**DATA PROVIDED**

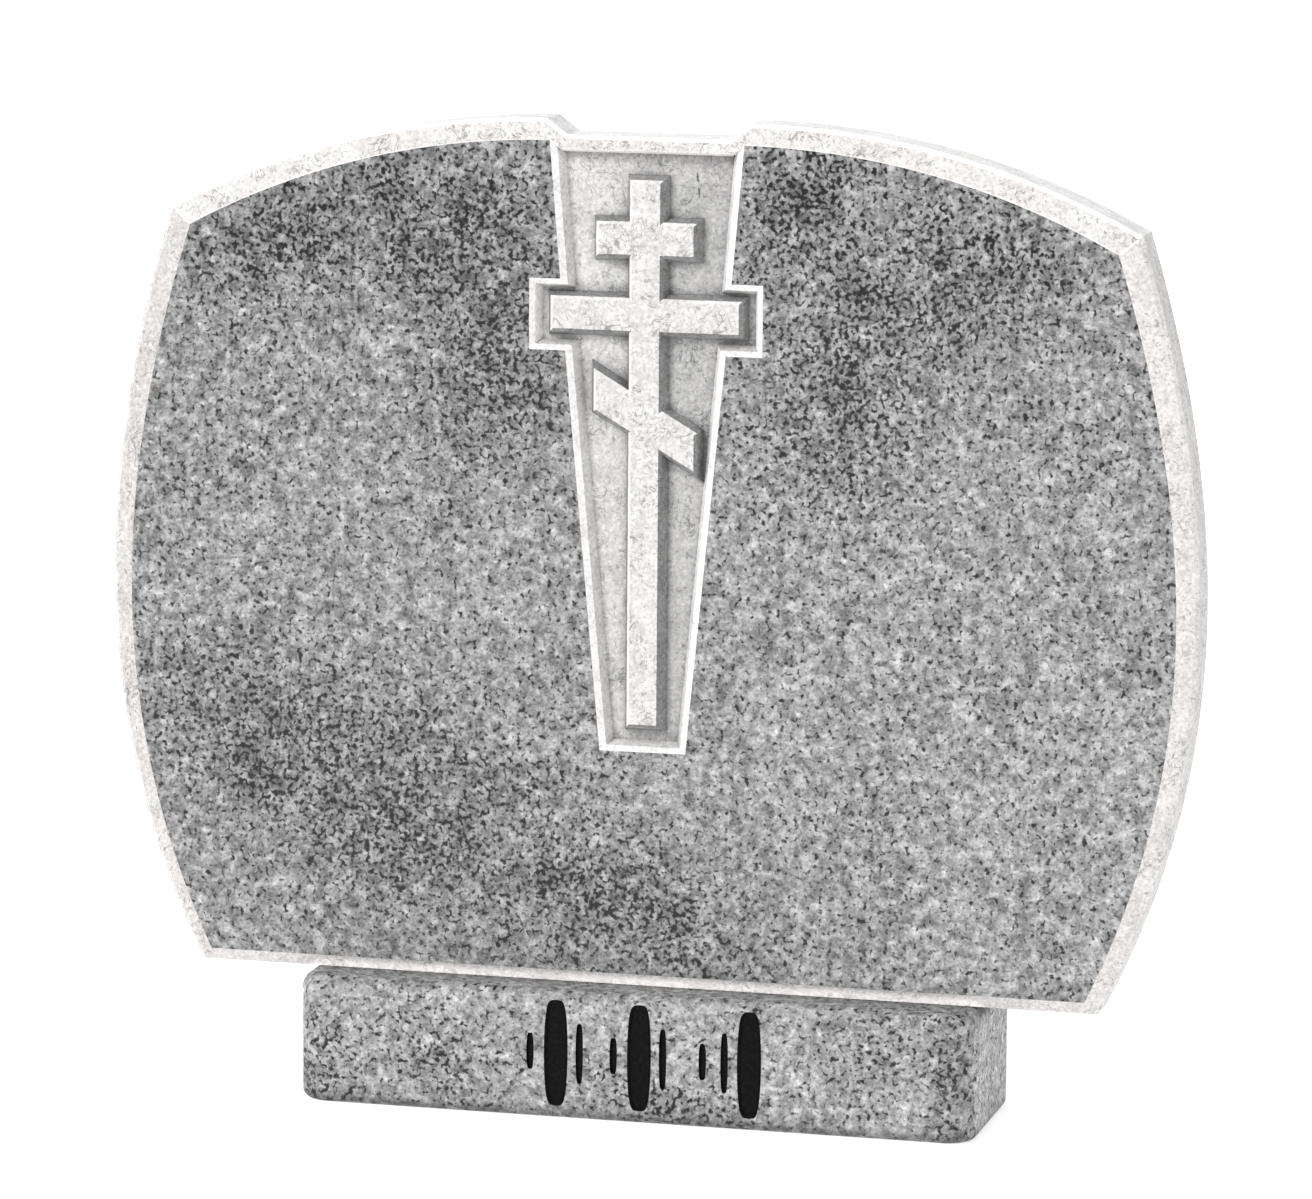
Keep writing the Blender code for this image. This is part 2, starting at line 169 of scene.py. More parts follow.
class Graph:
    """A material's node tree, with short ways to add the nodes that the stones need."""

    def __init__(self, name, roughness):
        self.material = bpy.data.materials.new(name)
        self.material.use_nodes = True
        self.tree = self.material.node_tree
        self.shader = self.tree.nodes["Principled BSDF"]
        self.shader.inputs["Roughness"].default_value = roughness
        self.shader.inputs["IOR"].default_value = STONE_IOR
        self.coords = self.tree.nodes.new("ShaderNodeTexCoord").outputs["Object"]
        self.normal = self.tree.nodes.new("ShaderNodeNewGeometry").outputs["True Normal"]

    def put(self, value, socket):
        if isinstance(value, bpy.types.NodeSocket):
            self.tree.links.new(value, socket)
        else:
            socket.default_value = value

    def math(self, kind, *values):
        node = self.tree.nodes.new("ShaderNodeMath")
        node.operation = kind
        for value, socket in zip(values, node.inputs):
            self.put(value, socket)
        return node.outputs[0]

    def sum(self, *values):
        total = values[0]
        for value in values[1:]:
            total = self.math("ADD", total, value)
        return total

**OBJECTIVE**
Print the material above once more, exactly.

**EXERCISE OUTPUT**
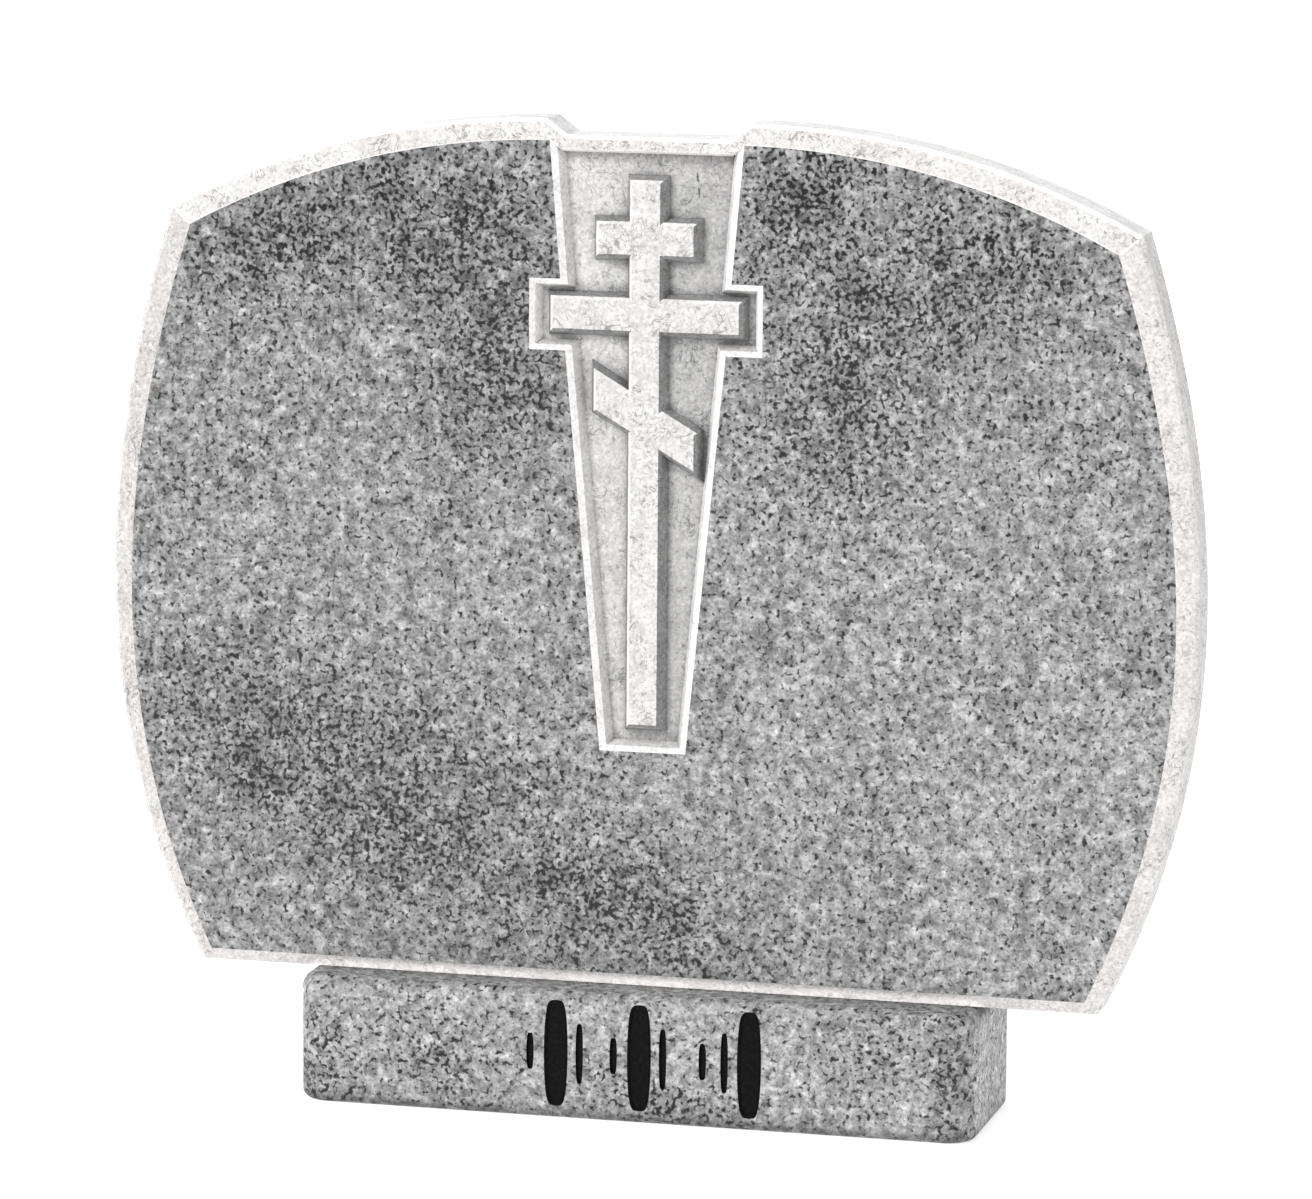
Keep writing the Blender code for this image. This is part 2, starting at line 169 of scene.py. More parts follow.
class Graph:
    """A material's node tree, with short ways to add the nodes that the stones need."""

    def __init__(self, name, roughness):
        self.material = bpy.data.materials.new(name)
        self.material.use_nodes = True
        self.tree = self.material.node_tree
        self.shader = self.tree.nodes["Principled BSDF"]
        self.shader.inputs["Roughness"].default_value = roughness
        self.shader.inputs["IOR"].default_value = STONE_IOR
        self.coords = self.tree.nodes.new("ShaderNodeTexCoord").outputs["Object"]
        self.normal = self.tree.nodes.new("ShaderNodeNewGeometry").outputs["True Normal"]

    def put(self, value, socket):
        if isinstance(value, bpy.types.NodeSocket):
            self.tree.links.new(value, socket)
        else:
            socket.default_value = value

    def math(self, kind, *values):
        node = self.tree.nodes.new("ShaderNodeMath")
        node.operation = kind
        for value, socket in zip(values, node.inputs):
            self.put(value, socket)
        return node.outputs[0]

    def sum(self, *values):
        total = values[0]
        for value in values[1:]:
            total = self.math("ADD", total, value)
        return total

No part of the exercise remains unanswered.